On Dec 1, 2005, at 9:27 AM, David Gimeno Gost wrote:

The real issue here is possible cleanup dependencies. Resources may need to be disposed of in a certain order. An object managing certain resources may depend on the services provided by another object to do its own cleanup.

If I've correctly understood the way notifications work, you have little or no control at all over the order in which they will be received. That means that if you have two objects that have registered for the notification and one of them depends on the other to do its job first, then you are in trouble. Also, you may not like the idea of having to add notification registering and handling to every object whose resources must be properly disposed of.

(I've omitted your solution to this problem.)

You seem to be building a lot of complexity for a use case that I've never run into in my 16 years of professional programming. Do you have an example of resource cleanup dependencies that necessitates this kind of solution?

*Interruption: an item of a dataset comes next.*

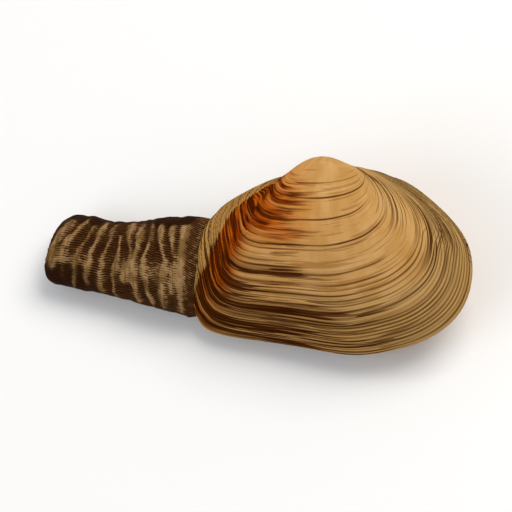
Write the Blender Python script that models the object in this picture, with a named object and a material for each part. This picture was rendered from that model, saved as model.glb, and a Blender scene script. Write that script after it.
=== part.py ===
"""A gaper clam lying on its right valve, with its siphon stretched out behind it.

There are four pieces: left_valve, right_valve, ligament and siphon. They are shaped in
millimetres and become metres when their meshes are made.

Shell frame: the beaks are at the origin, +X runs towards the front end, +Y towards the hinge
and +Z out of the left valve. The valves meet in the plane Z = 0. The finished object lies on
the plane Z = 0 of the world, tipped back on its siphon and rolled a little onto its free edge.
"""

import math

import bmesh
import bpy
import numpy as np
from mathutils import Matrix

MM = 0.001

# Which way a valve bulges from the plane where the two meet.
LEFT = 1.0
RIGHT = -1.0

# Outline of a valve where it meets the other one, from the beak forwards and round.
VALVE_OUTLINE = (
    (-1.5, -2.0), (10.0, -2.2), (21.0, -3.8), (30.6, -10.0), (38.5, -18.8), (40.1, -29.0),
    (36.2, -37.9), (28.2, -43.7), (19.5, -46.4), (8.0, -47.8), (-5.5, -46.0), (-18.0, -44.2),
    (-29.5, -42.4), (-35.0, -37.4), (-31.8, -26.0), (-31.1, -13.6), (-23.0, -6.8), (-12.0, -2.5),
)
OUTLINE_CENTRE = (2.0, -25.0)
OUTLINE_RADII = (36.0, 22.5)

# The young shell was a plain oval. An age of 1 is the full-grown valve.
YOUNG_CENTRE_X = 9.5
YOUNG_TOP_Y = -1.5
YOUNG_RADII = (22.5, 20.0)
YOUNG_UNTIL_AGE = 0.30

# As the shell grew, its mouth turned about the hinge and a little about the valve's own normal.
COIL_RATE = 0.885
COIL_LIMIT = 2.6
COIL_SHARPNESS = 4.0
SWING = math.radians(13.0)

# The right umbo is lower than the left one and a little ahead of it.
RIGHT_UMBO_DROP = 2.5
RIGHT_UMBO_LEAD = 1.3
RIGHT_UMBO_UNTIL_AGE = 0.42

# The hind end gapes round the siphon.
GAPE_HIGH_Y = -11.5
GAPE_LOW_Y = -39.0
GAPE_LIFT = 8.5
GAPE_LATE = 2.5

WALL = 1.5
CLEARANCE = 0.3

VALVE_SIDES = 48
OUTER_RINGS = 20
INNER_RINGS = 7
BEAK_AGE = 0.03
CAVITY_AGE = 0.16

# Stations along the siphon: distance behind the beaks, middle height, half height, half thickness.
SIPHON_STATIONS = (
    (20.0, -25.3, 9.6, 4.6),
    (31.0, -25.3, 12.1, 6.4),
    (37.0, -25.0, 13.0, 8.0),
    (45.0, -23.8, 12.0, 8.4),
    (53.0, -23.2, 10.6, 7.8),
    (61.0, -22.1, 9.7, 7.3),
    (67.0, -20.8, 9.8, 7.1),
    (71.5, -20.2, 9.4, 6.9),
)
SIPHON_RINGS = 18
SIPHON_SIDES = 28
GAPE_X = 31.0
LENS_UNTIL_X = 40.0
RESTS_FROM_X = 58.0
SIPHON_PRESS = 0.5
TIP_ROUNDING = 4.5
TIP_RINGS = 4
TIP_DISH = 2.0
TIP_SLANT = math.tan(math.radians(11.0))
SLANT_FROM_X = 56.0

LIGAMENT_CENTRE = (-5.2, -0.95, 0.0)
LIGAMENT_HALF = (3.6, 0.6, 0.55)
LIGAMENT_SLOPE = math.radians(3.0)

# How the object lies: the front end is up and so is the hinge side.
REST_PITCH = math.radians(6.8)
REST_ROLL = math.radians(20.5)
CONTACT_FLAT = 0.25

SHELL_TAN = (0.50, 0.30, 0.12, 1.0)
LIGAMENT_BROWN = (0.07, 0.035, 0.015, 1.0)
SIPHON_BROWN = (0.16, 0.09, 0.04, 1.0)


def smooth_step(value, start, end):
    """Rise smoothly from 0 at start to 1 at end."""
    t = np.clip((value - start) / (end - start), 0.0, 1.0)
    return t * t * (3.0 - 2.0 * t)


def spline_weights(fraction):
    """Weights of the four control points that a uniform cubic B-spline mixes."""
    f = fraction[:, None]
    return ((1 - f) ** 3 / 6, (3 * f**3 - 6 * f**2 + 4) / 6,
            (-3 * f**3 + 3 * f**2 + 3 * f + 1) / 6, f**3 / 6)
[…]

Your discussion of using notifications and releasing singletons from the application delegate implies that the cleanup happens on app exit. Memory and file descriptors/sockets/pipes all get cleaned up by the operating system when the process exits, so no cleanup is generally necessary there. Which usually leaves temporary files and lock files as the types of things which need to be explicitly cleaned up - but the only situations in which I can imagine the order matters are also situations in which the multiple objects are managed by the same singleton (so the ordering is handled internally to a single object). For instance, some temporary file with an associated lock file - if a singleton pattern is involved, there should be only one object managing both these resources. (Or perhaps a singleton for the temp file, which contains another "LockFile" object, which it retains and releases. The point is, only one singleton.)

What is the problem you are attempting to solve here?